Living with Tinnitus
The British Tinnitus Association (BTA) are very passionate about making research high up on the political agenda for every single person who experiences the condition.
Tinnitus is prevalent and affects all age groups. Approximately 13% of UK adults live with persistent Tinnitus, and around 1 in 10 of those adults find it has a significant impact on their quality of life.
We speak to one of our staff members about their experience with Tinnitus, and how it affects them in their everyday life.
"We may hear many noises in our everyday life, but we don't LISTEN to the trivial sounds that have no meaning. Our brains learn quite quickly that the insignificant noises, such as a working fridge, are normal and doesn't require a reaction. However, when we hear a sound that has significance, such as a baby crying, we become immediately aware of it and act on that noise."
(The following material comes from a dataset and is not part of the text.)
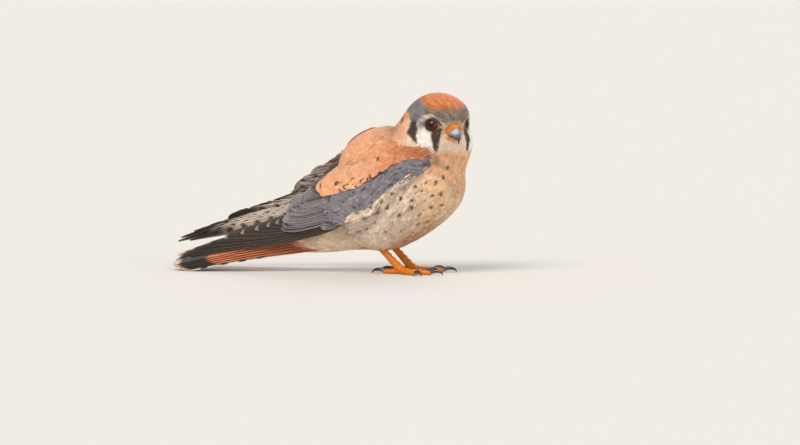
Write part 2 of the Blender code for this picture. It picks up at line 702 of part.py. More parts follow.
def rectrix(surface, root, tip, near, far, hand):
    """A tail feather: its layer closes up from near, over the root, to far, at the tip."""
    root, tip = np.array(root), np.array(tip)
    way = (tip - root) / np.linalg.norm(tip - root)
    cross = np.array((-way[1], way[0]))

    def shape(across, along, face):
        half = RECTRIX_WIDTH * 0.5 * vane_outline(along, False)
        place = root + (tip - root) * along[:, None] + cross * (across * half)[:, None]
        settle = np.clip((along - 0.35) / 0.55, 0, 1)
        settle = settle**2 * (3 - 2 * settle)
        ridge = 0.5 * (1 - np.abs(across))
        height = near + (far - near) * settle + ridge
        thin = VANE * (1 - 0.45 * np.clip((along - 0.8) / 0.2, 0, 1))
        return surface(place[:, 0], place[:, 1], height + (face - 0.5) * thin)

    return slab("rectrix", 2, 5, shape)


# ---------------------------------------------------------------- the bird
def place_all():
    """Millimetres to metres, with the origin on the floor under the middle of the bird."""
    collection = bpy.data.collections.new("american_kestrel")
    bpy.context.scene.collection.children.link(collection)
    nodes = list(bpy.context.scene.collection.objects)
    corners = np.array([v.co for obj in nodes for v in obj.data.vertices])
    middle = (corners.min(axis=0) + corners.max(axis=0)) / 2
    placed = Matrix.Scale(MM, 4) @ Matrix.Translation((-middle[0], -middle[1], 0.0))
    for obj in nodes:
        obj.data.transform(placed)
        bpy.context.scene.collection.objects.unlink(obj)
        collection.objects.link(obj)


def main():
    for obj in list(bpy.data.objects):
        bpy.data.objects.remove(obj)
    _, _, head = flesh()
    eyes(head)
    bill()
    legs()
    wing("right")
    wing("left")
    tail()
    place_all()


main()
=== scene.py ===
"""Plumage and finish of a male American kestrel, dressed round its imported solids.

The bird faces -Y with its left side at +X. Every shape is worked out in millimetres about a point
between its feet, and placed() turns it to metres in the frame."""

import math

import bpy
import numpy as np
from mathutils import Matrix


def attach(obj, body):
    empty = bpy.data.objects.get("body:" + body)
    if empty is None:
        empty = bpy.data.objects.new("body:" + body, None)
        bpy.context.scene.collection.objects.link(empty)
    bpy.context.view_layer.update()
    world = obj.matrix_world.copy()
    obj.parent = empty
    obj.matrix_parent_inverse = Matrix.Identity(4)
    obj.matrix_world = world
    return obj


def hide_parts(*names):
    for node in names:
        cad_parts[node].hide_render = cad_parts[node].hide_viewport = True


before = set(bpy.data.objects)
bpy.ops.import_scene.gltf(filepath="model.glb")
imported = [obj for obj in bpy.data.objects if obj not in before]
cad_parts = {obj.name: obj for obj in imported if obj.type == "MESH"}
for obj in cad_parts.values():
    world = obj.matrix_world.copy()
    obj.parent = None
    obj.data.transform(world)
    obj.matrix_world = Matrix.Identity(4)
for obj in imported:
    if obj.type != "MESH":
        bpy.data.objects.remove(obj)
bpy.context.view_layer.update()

# ============================================================ studio
# A plain pale floor in an evenly lit room, wide enough to fill every view. The camera stands five
# metres off, a little above the bird, to the front of its right side.

FRAME_SHIFT = np.array((0.2334442, -60.8923896, 0.0))  # millimetres: working place to frame
VIEW_TURN, VIEW_RISE = math.radians(17.0), math.radians(4.0)
VIEW_DISTANCE, VIEW_WIDTH = 5000.0, 533.3
VIEW_AIM = (-5.33, 33.7)  # to the right and up from the point between the feet


def placed(points):
    """Millimetres to metres: (place + shift) / 1000."""
    return (np.asarray(points, float) + FRAME_SHIFT) * 0.001


def linear(hex_colour):
    """sRGB hex to linear light: ((c + 0.055) / 1.055) ^ 2.4, or c / 12.92 close to black."""
    srgb = np.array([int(hex_colour[i : i + 2], 16) for i in (1, 3, 5)]) / 255
    return np.where(srgb <= 0.04045, srgb / 12.92, ((srgb + 0.055) / 1.055) ** 2.4)


def add_node(tree, kind, inputs=None, **settings):
    """Adds a node; inputs gives its sockets values, or another node's socket to link from."""
    node = tree.nodes.new(kind)
    for key, value in settings.items():
        setattr(node, key, value)
    for key, value in (inputs or {}).items():
        if isinstance(value, bpy.types.NodeSocket):
            tree.links.new(value, node.inputs[key])
        else:
            node.inputs[key].default_value = value
    return node


def new_material(name, **sockets):
    """A Principled material: its node tree and shader, with the shader's own sockets set."""
    material = bpy.data.materials.new(name)
    material.use_nodes = True
    tree = material.node_tree
    shader = tree.nodes["Principled BSDF"]
    for key, value in sockets.items():
        shader.inputs[key.replace("_", " ")].default_value = value
    return material, tree, shader


FLOOR_RADIUS, FLOOR_SIDES = 60.0, 96  # metres
floor_mesh = bpy.data.meshes.new("floor")
turns = np.linspace(0, 2 * math.pi, FLOOR_SIDES, endpoint=False)
floor_rim = np.stack((np.cos(turns), np.sin(turns), 0 * turns), 1) * FLOOR_RADIUS
floor_mesh.from_pydata(floor_rim.tolist(), [], [list(range(FLOOR_SIDES))])
floor = bpy.data.objects.new("floor", floor_mesh)
bpy.context.scene.collection.objects.link(floor)
# Matt studio paper: no shine, one pale tone.
paper, _, _ = new_material(
    "matt_studio_paper", Base_Color=(*linear("#e2e0dc"), 1.0), Roughness=0.95, Specular_IOR_Level=0.2
)
floor_mesh.materials.append(paper)

view_right = np.array((math.sin(VIEW_TURN), -math.cos(VIEW_TURN), 0.0))
view_toward = np.array((-math.cos(VIEW_TURN) * math.cos(VIEW_RISE),
                        -math.sin(VIEW_TURN) * math.cos(VIEW_RISE), math.sin(VIEW_RISE)))
view_up = np.cross(view_toward, view_right)


def stand(obj, place_mm, toward):
    """Sets a lamp or camera at a place so that its own -Z looks against toward."""
    toward = np.asarray(toward, float) / np.linalg.norm(toward)
    side = np.cross((0.0, 0.0, 1.0), toward)
    side /= np.linalg.norm(side)
    matrix = Matrix.Identity(4)
    for column, axis in enumerate((side, np.cross(toward, side), toward)):
        for row in range(3):
            matrix[row][column] = axis[row]
    for row, value in enumerate(placed(place_mm)):
        matrix[row][3] = value
    obj.matrix_world = matrix
    bpy.context.scene.collection.objects.link(obj)


camera_data = bpy.data.cameras.new("camera")
camera_data.sensor_width = 36.0
camera_data.lens = 36.0 * VIEW_DISTANCE / VIEW_WIDTH
camera_data.clip_end = 200.0
camera = bpy.data.objects.new("camera", camera_data)
aim = view_right * VIEW_AIM[0] + view_up * VIEW_AIM[1]
stand(camera, aim + view_toward * VIEW_DISTANCE, view_toward)
bpy.context.scene.camera = camera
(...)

What is Tinnitus like for you?
"In my case, when I initially hear Tinnitus, I attach such a strong reaction to the sound that my brain thinks it is important. It then filters as a priority noise, and I begin to monitor it. I can't stop myself from listening to the tinnitus noise to see if it has altered in any way. In the quiet time before I sleep, the calm that I used to know, is now filled with either the anxiety that the sound will start or the sounds themselves."
What does it sound like?
"The best way for me to describe the sounds is a low humming/ringing sound, like the sounds of a factory in the distance. It increases and decreases in intensity which makes you listen more intently for variances and the intervening moments of silence."
What can you do to help with the condition?
"I use Tinnitus Retraining Therapy (TRT) which teaches the sufferer to ignore the noise, combined with deep relaxation and stress management. The object of this for me is to eliminate the anxiety that the Tinnitus causes - ultimately diverting the concentration away from the tinnitus noise."